_GIVEN MATERIAL_
((

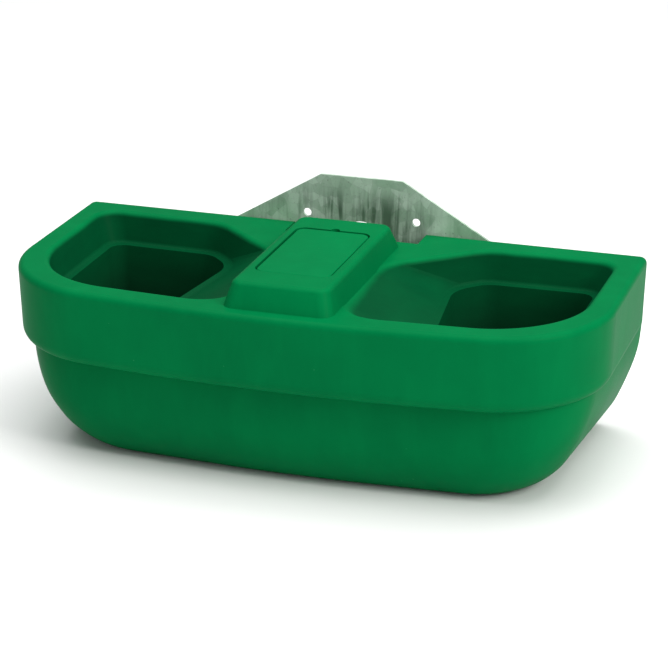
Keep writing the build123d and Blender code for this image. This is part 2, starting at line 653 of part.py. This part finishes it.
A = math.radians(ARM_REST)
ARM_DIR = Vector(0, -math.cos(A), -math.sin(A))
PIVOT = Vector(0, PIVOT_Y, PIVOT_Z)
FLOAT_C = PIVOT + ARM_DIR * ARM_L
ARM_PLANE = Plane(origin=PIVOT, x_dir=(1, 0, 0), z_dir=ARM_DIR)
CRANK_DIR = Vector(0, TIP_Y - PIVOT_Y, TIP_Z - PIVOT_Z).normalized()
CRANK_N = Vector(0, CRANK_DIR.Z, -CRANK_DIR.Y)
with BuildPart() as float_arm:
    # crank blade and pivot boss
    with BuildSketch(Plane(origin=PIVOT, x_dir=CRANK_N, z_dir=CRANK_N.cross(CRANK_DIR))):
        with BuildLine():
            Polyline((-3.0, 0), (3.0, 0), (1.5, CRANK), (-1.5, CRANK), close=True)
        make_face()
        with Locations((0, CRANK)):
            Circle(2.0)
        Circle(4.4)
    extrude(amount=2.0, both=True)
    with BuildSketch(Plane.YZ.offset(-2.7)):
        with Locations((PIVOT_Y, PIVOT_Z)):
            Circle(5.0)
    extrude(amount=5.4)
    # round rod to the float
    with BuildSketch(ARM_PLANE.offset(3.0)):
        Circle(2.6)
    extrude(amount=ARM_L - FLOAT_R + 8.0)
    with BuildSketch(Plane.YZ.offset(-10)):
        with Locations((PIVOT_Y, PIVOT_Z)):
            Circle(2.06)
    extrude(amount=20, mode=Mode.SUBTRACT)
float_arm.part.label = "float_arm"
export_step(float_arm.part, "parts/float_arm.step")

# hollow float: two welded half shells, split square to the arm
FP = Plane(origin=FLOAT_C, x_dir=(1, 0, 0), z_dir=ARM_DIR.cross(Vector(1, 0, 0)))   # local y is away from or along the arm
SIGN = 1 if FP.y_dir.dot(ARM_DIR) > 0 else -1
with BuildPart() as float_whole:
    with BuildSketch(FP):
        with BuildLine():
            Polyline((-FLOAT_HALF, 0), (FLOAT_HALF, 0), (FLOAT_HALF, FLOAT_R - 9), (FLOAT_HALF - 9, FLOAT_R), (-FLOAT_HALF + 9, FLOAT_R), (-FLOAT_HALF, FLOAT_R - 9), close=True)
        make_face()
        fillet(vertices().filter_by(lambda v: abs(v.Y) > 5), radius=9)
    revolve(axis=Axis(FLOAT_C, (1, 0, 0)))
    with BuildSketch(FP):
        with BuildLine():
            Polyline((-FLOAT_HALF + 2.2, 0), (FLOAT_HALF - 2.2, 0), (FLOAT_HALF - 2.2, FLOAT_R - 10), (FLOAT_HALF - 10, FLOAT_R - 2.2), (-FLOAT_HALF + 10, FLOAT_R - 2.2), (-FLOAT_HALF + 2.2, FLOAT_R - 10), close=True)
        make_face()
    revolve(axis=Axis(FLOAT_C, (1, 0, 0)), mode=Mode.SUBTRACT)
    # boss for the threaded bush, and the weld flange
    with BuildSketch(ARM_PLANE.offset(ARM_L - FLOAT_R - 4.0)):
        Circle(8.0)
    extrude(amount=24.0)
    with BuildSketch(ARM_PLANE.offset(ARM_L - FLOAT_R - 5.0)):
        Circle(4.5)
    extrude(amount=22.0, mode=Mode.SUBTRACT)
with BuildPart() as float_rear_shell:
    add(float_whole.part)
    with BuildSketch(ARM_PLANE.offset(ARM_L)):
        RectangleRounded(2 * FLOAT_HALF + 3.0, 2 * FLOAT_R + 3.0, 8)
        RectangleRounded(2 * FLOAT_HALF - 5.0, 2 * FLOAT_R - 5.0, 5, mode=Mode.SUBTRACT)
    extrude(amount=-1.6)
    split(bisect_by=ARM_PLANE.offset(ARM_L), keep=Keep.BOTTOM)
with BuildPart() as float_front_shell:
    add(float_whole.part)
    with BuildSketch(ARM_PLANE.offset(ARM_L)):
        RectangleRounded(2 * FLOAT_HALF + 3.0, 2 * FLOAT_R + 3.0, 8)
        RectangleRounded(2 * FLOAT_HALF - 5.0, 2 * FLOAT_R - 5.0, 5, mode=Mode.SUBTRACT)
    extrude(amount=1.6)
    split(bisect_by=ARM_PLANE.offset(ARM_L), keep=Keep.TOP)
float_rear_shell.part.label = "float_rear_shell"
export_step(float_rear_shell.part, "parts/float_rear_shell.step")
float_front_shell.part.label = "float_front_shell"
export_step(float_front_shell.part, "parts/float_front_shell.step")

with BuildPart() as float_bush:
    with BuildSketch(ARM_PLANE.offset(ARM_L - FLOAT_R - 4.5)):
        Circle(4.47)
        Circle(2.63, mode=Mode.SUBTRACT)
    extrude(amount=20.0)
float_bush.part.label = "float_bush"
export_step(float_bush.part, "parts/float_bush.step")

with BuildPart() as float_locknut:
    with BuildSketch(ARM_PLANE.offset(ARM_L - FLOAT_R - 10.0)):
        RegularPolygon(radius=5.0, side_count=6, major_radius=False)
        Circle(2.63, mode=Mode.SUBTRACT)
    extrude(amount=5.0)
float_locknut.part.label = "float_locknut"
export_step(float_locknut.part, "parts/float_locknut.step")

for p in (trough_body, bracket_plate, bracket_screws, bracket_inserts, vent_plug, service_cover, right_drain_bung, left_drain_bung,
          valve_body, valve_seat, valve_end_cap, inlet_washers, inlet_backnut, pivot_pin, pivot_split_pin, valve_piston, piston_washer,
          float_arm, float_rear_shell, float_front_shell, float_bush, float_locknut):
    print(p.part.label, len(p.solids()), round(p.part.volume), p.part.is_valid)
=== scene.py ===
import json
import math

import bpy
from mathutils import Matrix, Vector


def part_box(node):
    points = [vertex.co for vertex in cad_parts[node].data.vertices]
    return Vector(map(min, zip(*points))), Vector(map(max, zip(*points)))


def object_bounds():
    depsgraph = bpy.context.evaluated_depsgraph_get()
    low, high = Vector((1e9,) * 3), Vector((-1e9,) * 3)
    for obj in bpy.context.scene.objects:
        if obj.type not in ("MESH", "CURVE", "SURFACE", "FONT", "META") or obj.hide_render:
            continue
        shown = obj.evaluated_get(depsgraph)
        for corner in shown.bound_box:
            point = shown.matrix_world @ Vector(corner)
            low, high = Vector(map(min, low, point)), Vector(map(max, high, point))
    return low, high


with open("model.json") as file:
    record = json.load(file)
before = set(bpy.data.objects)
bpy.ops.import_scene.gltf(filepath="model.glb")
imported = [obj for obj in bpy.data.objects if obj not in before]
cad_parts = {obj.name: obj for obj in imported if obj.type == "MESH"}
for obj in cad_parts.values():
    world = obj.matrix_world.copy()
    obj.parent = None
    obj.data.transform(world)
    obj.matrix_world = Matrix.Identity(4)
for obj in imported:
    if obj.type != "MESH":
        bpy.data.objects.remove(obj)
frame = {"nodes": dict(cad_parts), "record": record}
cad_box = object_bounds()
nodes = frame["nodes"]
scene = bpy.context.scene
scene.view_settings.view_transform = "Standard"
RIM_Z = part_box("trough_body")[1][2] - 0.030  # deck plane: the housing stands 30 mm above it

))

_THE EXERCISE_
Your answer should be one number: how many lines of the listing include the word "type".

_EXPECTED OUTPUT_
3